What’s the relationship between conference size and “success”?
Here’s the beginning of a blog post by Seth Godin with every occurrence of the word “organization” replaced by the word “conference” and the word “traditional” added to the first sentence.
As a [traditional] conference succeeds, it gets bigger.
As it gets bigger, the average amount of passion and initiative of the conference goes down (more people gets you closer to average, which is another word for mediocre).
More people requires more formal communication, simple instructions to ensure consistent execution. It gets more and more difficult to say, “use your best judgment” and be able to count on the outcome.
Larger still means more bureaucracy, more people who manage and push for conformity, as opposed to do something new.
Success brings with it the fear of blowing it.
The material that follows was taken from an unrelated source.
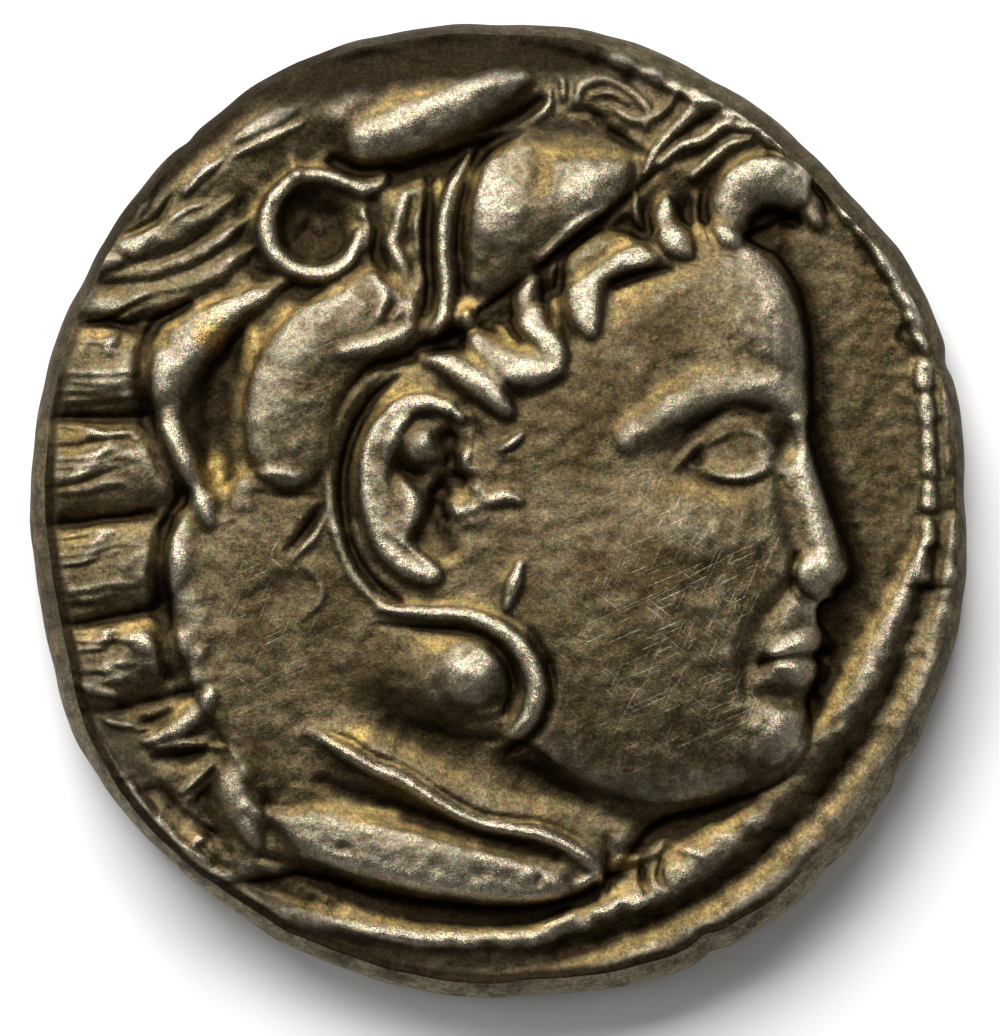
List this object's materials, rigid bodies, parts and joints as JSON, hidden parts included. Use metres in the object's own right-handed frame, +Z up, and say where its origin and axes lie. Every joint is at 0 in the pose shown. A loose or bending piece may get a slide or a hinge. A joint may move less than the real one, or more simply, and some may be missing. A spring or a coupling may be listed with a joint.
{
  "type": "drachm coin",
  "caption": "Ancient silver drachm lying flat: thick hammered flan with a head in a lion's scalp in high relief on top.",
  "frame": {"origin": "on the surface the coin lies on, under the centre of its bounding box", "axes": "+Z up out of the obverse, +Y towards the top of the head, +X the way the head looks"},
  "size_m": [0.0164, 0.017, 0.0028],
  "materials": {
    "toned_silver": "old struck silver, worn pale on the relief, bronze and dark brown tone in the hollows"
  },
  "bodies": {
    "root": {"coin": "toned_silver"}
  },
  "joints": []
}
With more to lose, there’s more pressure not to lose it.
Mix all these things together and you discover that going forward, each decision pushes the conference toward do-ability, reliability, risk-proofing and safety.
—Seth Godin, Entropy, bureaucracy and the fight for great
I think it still works, don’t you?
Small is beautiful
Judging by their favorable evaluations, conferences that use the Conferences That Work format are highly successful. Yet they don’t grow significantly bigger, even though some of them have been held for years. Participants discover that effective intimate learning and connection that occurs requires a small event. The maximum number of attendees is capped. This ensures that the attractive conference environment isn’t lost by the consequences Seth describes.
I once spoke to a veteran of large medical conferences who bemoaned the time she had wasted attending such events. She told me that the talks were invariably on already-published work, with people presenting for status or tenure reasons. In addition, apart from the schwag and meeting a few old friends, she did not enjoy or find her attendance productive. She was looking forward to a much more rewarding experience from the small conference I was planning for her group.
Her comments are typical, in my experience. Unfortunately, people usually assume that the size of a conference is a metric of its “success”. From the point of view of organizers and presenters this is true: the bigger the conference, the more status you receive. But from the point of view of the customers of the conference—the attendees—after 40+ years of attending and organizing conferences it’s clear to me, both from my own experience and from that of hundreds of attendees I’ve spoken to, that, all other things being equal, smaller well-designed conferences beat the pants off huge events in terms of usefulness and relevance.
What do you think? What redeeming factors make larger conferences better? Are these factors more important than the learning and connection successes that smaller conferences provide?